-3

I have a data set with columns Y, X1, X2 and V. While Y, X1 and X2 are continuous, V is a categorical variable. Assuming V has 10 categories, I want to create 10 linear regression models and store the results (coefficients, p-values, R-Sq, etc) in another table. Is there a way to do it with data.table without using for loops? Thanks.

mlg
  • 75
  • 5
  • 3
    See `lmList` in the nlme package. See [mcve] for information how to provide a reproducible example when asking a question on SO. – G. Grothendieck Sep 14 '16 at 19:53
  • Thanks. I tried lmList, it worked. I got only the coeffs, but I am sure I can figure out how to get R-Sq, p-values etc. – mlg Sep 14 '16 at 20:12
  • See http://stackoverflow.com/questions/23501852/print-r-squared-for-all-of-the-models-fit-with-lmlist – G. Grothendieck Sep 14 '16 at 22:52

2 Answers2

3

The base R function by is what you want.

# make up some sample data
dataSet <- data.frame(Y = iris$Sepal.Length, 
                      X1 = iris$Sepal.Width, 
                      X2 = iris$Petal.Length, 
                      V = iris$Species)
# apply the `lm` function by the value of `V`
by(data = dataSet[c("Y","X1","X2")], 
   INDICES = dataSet$V, 
   FUN = lm, 
   formula = Y ~ .)

In the by function, data is the data you want to apply the function to.
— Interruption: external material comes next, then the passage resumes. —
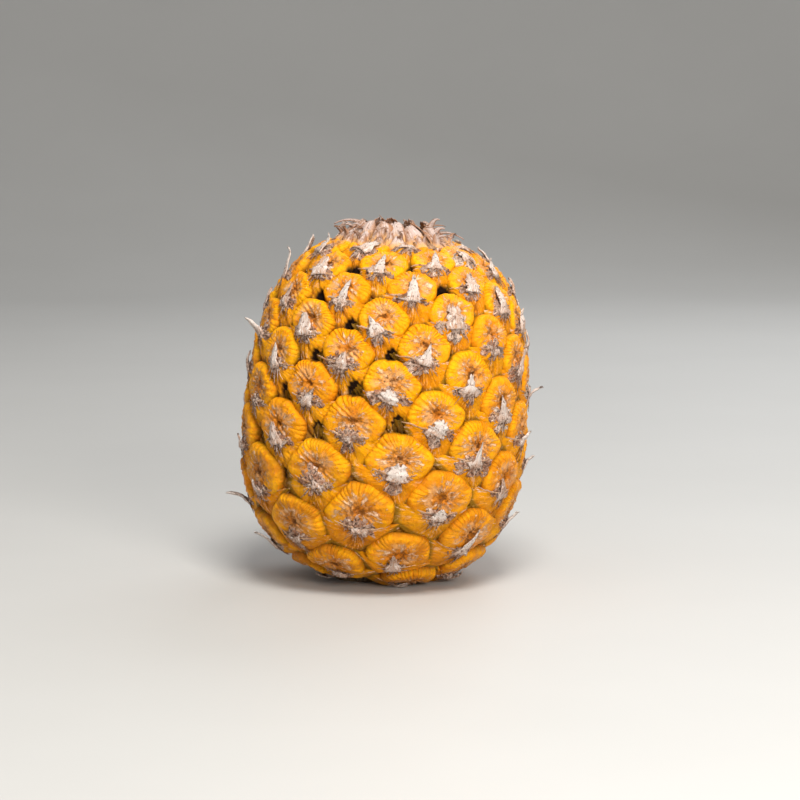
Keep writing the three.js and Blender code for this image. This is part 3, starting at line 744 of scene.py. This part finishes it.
dry_tips = strips_mesh("dry_tips", [blade_made for i in open_eyes for blade_made in tip_tongues(i)])
wing_hems = strips_mesh("wing_hems", [wing_hem(i, hand) for i in open_eyes for hand in (-1, 1)])


def dry_paper(piece, name, pale_colour, brown_colour, dark_colour, bleach, dirt=0.5, edge_shade=0.0, foot=None):
    """Gives the piece dry plant paper: long fibres between pale and brown, bleached to the end and on the paler blades,
    with blotches and flecks of dirt, browner to both edges by the share in edge_shade as painted shade between
    neighbouring blades, and fading into the foot's colour at its root."""
    finish = Finish(name)
    along, across, own_luck = (finish.attribute(key) for key in ("along", "across", "eye"))
    where = finish.node("CombineXYZ", X=finish.times(across, 3.0), Y=along, Z=finish.times(own_luck, 50.0))
    fibre = finish.between(finish.noise(2.2, detail=6, roughness=0.75, where=where), 0.36, 0.62)
    clouds, flecks = mottled(finish, 380.0, 800.0, 0.62 - 0.14 * dirt)
    papery = finish.blend(fibre, brown_colour, pale_colour)
    bleached = finish.times(finish.between(along, 0.05, 0.5), finish.between(own_luck, 1.1 - bleach, 1.0))
    papery = finish.coat(papery, clouds, dirt, brown_colour)
    papery = finish.coat(papery, bleached, 0.70, pale_colour)
    papery = finish.coat(papery, flecks, 0.80, dark_colour)
    if edge_shade:
        # Painted shade: each blade darker brown towards both edges, as in the shade between neighbouring leaves.
        edge = finish.between(finish.maths("ABSOLUTE", across), 0.45, 0.95)
        papery = finish.coat(papery, edge, edge_shade, brown_colour)
    if foot:
        fresh = finish.plus(along, finish.times(finish.noise(150.0), 0.5))
        fresh = finish.times(finish.between(fresh, 0.82, 0.52), finish.attribute("foot"))
        papery = finish.blend(fresh, papery, foot)
    roughness = finish.node("MapRange", Value=fibre, To_Min=0.75, To_Max=0.90)
    relief = finish.plus(fibre, finish.noise(1100.0, detail=3))
    piece.data.materials.append(finish.finished(papery, roughness, relief, 0.0004, 0.8))


dry_paper(dry_tips, "dry_tip_paper", (0.92, 0.84, 0.78), (0.54, 0.27, 0.14), (0.20, 0.09, 0.05), 0.7)
dry_paper(wing_hems, "dry_hem", (0.92, 0.66, 0.46), (0.60, 0.25, 0.07), (0.24, 0.09, 0.03), 0.6)

# ---- The scruff and fibres round each tip ----------------------------------------------------------------------------
# Where the tip dried its skin broke up: a patch of grey-white scruff lies round its root, and a brush of brittle fibres
# spreads from it down the keel and out along the wings.

# Size and whiteness of the patch on the eyes that show: some are a white flake, some only brown fibres.
SCRUFF_LOOKS = {
    19: (0.9, 0.5), 24: (0.8, 0.2), 27: (1.2, 0.6), 29: (1.0, 0.6), 32: (0.55, 0.3), 37: (0.8, 0.3), 40: (1.2, 0.8),
    42: (0.9, 0.3), 45: (0.75, 0.5), 48: (1.0, 0.4), 50: (1.15, 0.3), 53: (1.0, 0.6), 58: (1.15, 0.3), 61: (0.8, 0.9),
    63: (0.8, 0.6), 66: (1.25, 0.75), 69: (1.2, 0.7), 71: (1.0, 0.3), 74: (1.15, 0.95), 79: (1.15, 0.25),
    82: (1.5, 0.75), 84: (1.0, 0.3), 87: (1.2, 0.95), 92: (1.3, 0.4), 95: (1.2, 0.9), 97: (1.0, 0.2),
    100: (1.35, 0.35), 103: (0.6, 0.5), 105: (1.0, 0.1), 108: (0.5, 0.2), 113: (0.7, 0.5),
}


def scruff(i, nth):
    """A crumpled disc by the fan's point: its edge and its height are sums of random sines with ridges that run from
    its middle outwards, and it sinks into the skin as the square of the way out. The first disc is large and the
    others lie beside it."""
    own = np.random.default_rng(7000 + 10 * i + nth)
    turn = np.linspace(0, 2 * np.pi, 38, endpoint=False)
    share = np.linspace(0.2, 1, 6)[:, None]
    big, white = SCRUFF_LOOKS.get(i, (0.7 + 0.6 * eye_chance[i, 9], eye_chance[i, 10]))
    size = big * (1.0 if nth == 0 else 0.35 + 0.3 * own.random())
    wide, tall = size * (4.2 + 3.2 * own.random()), size * (3.2 + 2.4 * own.random())
    ragged = 1 + 0.8 * wander(turn, (2, 3, 5, 8, 13), own.random(5))
    side = 2.4 * (own.random() - 0.5) if nth == 0 else (-1) ** nth * (3.0 + 3.5 * own.random())
    up = -1.2 + 2.2 * own.random() - (1.6 if i in PALE_TIPS else 0) + 0.14 * abs(side) * own.random()
    right, above = side + share * wide * ragged * np.cos(turn), up + share * tall * ragged * np.sin(turn)
    crumple = 0.45 * np.sin(2.6 * right + 6 * own.random()) * np.sin(3.1 * above + 6 * own.random())
    crumple = crumple + 0.35 * np.sin(5.2 * right + 2 * above + 6 * own.random())
    ridges = 0.38 * np.sin(10 * turn + 6 * own.random()) + 0.25 * np.sin(7 * turn + 9 * share + 6 * own.random())
    height = 1.85 - 0.08 * abs(side) + crumple * (1.2 - 0.4 * share) + ridges * share - 0.9 * share**2
    rings = beside(i, right, above, height)
    lower = beside(i, right[-1:], above[-1:], np.full_like(right[-1:], -0.6))
    middle, under = beside(i, side, up, 1.9 - 0.08 * abs(side)), beside(i, side, up, -1.0)
    bleach = white - (0.4 if i in PALE_TIPS else 0) + 0.3 * (own.random() - 0.5)
    looks = {"along": np.append(share[:, 0], 1)[:, None], "across": np.sin(5 * turn)[None], "eye": bleach}
    return np.concatenate([rings, lower]), middle, under, looks


scruff_patches = pads_mesh("scruff_patches", [scruff(i, nth) for i in open_eyes for nth in range(3)])
dry_paper(scruff_patches, "grey_scruff", (0.95, 0.78, 0.65), (0.42, 0.145, 0.050), (0.055, 0.022, 0.012), 0.6, dirt=0.8)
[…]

INDICES is a vector of factors or list of factors with one value corresponding to each row of data indicating how you want the data split up. FUN is the function you want applied to the subsets of your data. In this case, lm() needs the extra parameter formula indicating how you want to model your data, so you can easily pass that as and extra formula parameter in the by function.

Barker
  • 2,074
  • 2
  • 17
  • 31
0

The broom package exists exactly for this type of problem. It 'tidies' the output of models into neat data frames for easy storage and comparison. Here is an example that uses broom and dplyr to solve a near identical problem. It uses dplyr to group the data by a categorical variable, fits a model to each group, and extracts the coefficients into a data.frame in just a few lines of code. I am unfamiliar with data.table's grouped operation, but it may be possible to perform something similar with the package.

Additionally, broom has the augment function, which can be used to calculate goodness-of-fit metrics and other summary statistics.

Alternatively, if you want to do it without installing additional packages, you could split your data frame into a list (using the split function), lapply the modeling process to the list, extract the results (probably through another lapply that extracts info from the lm object,) and then rbind it all together.

Mir Henglin
  • 629
  • 5
  • 15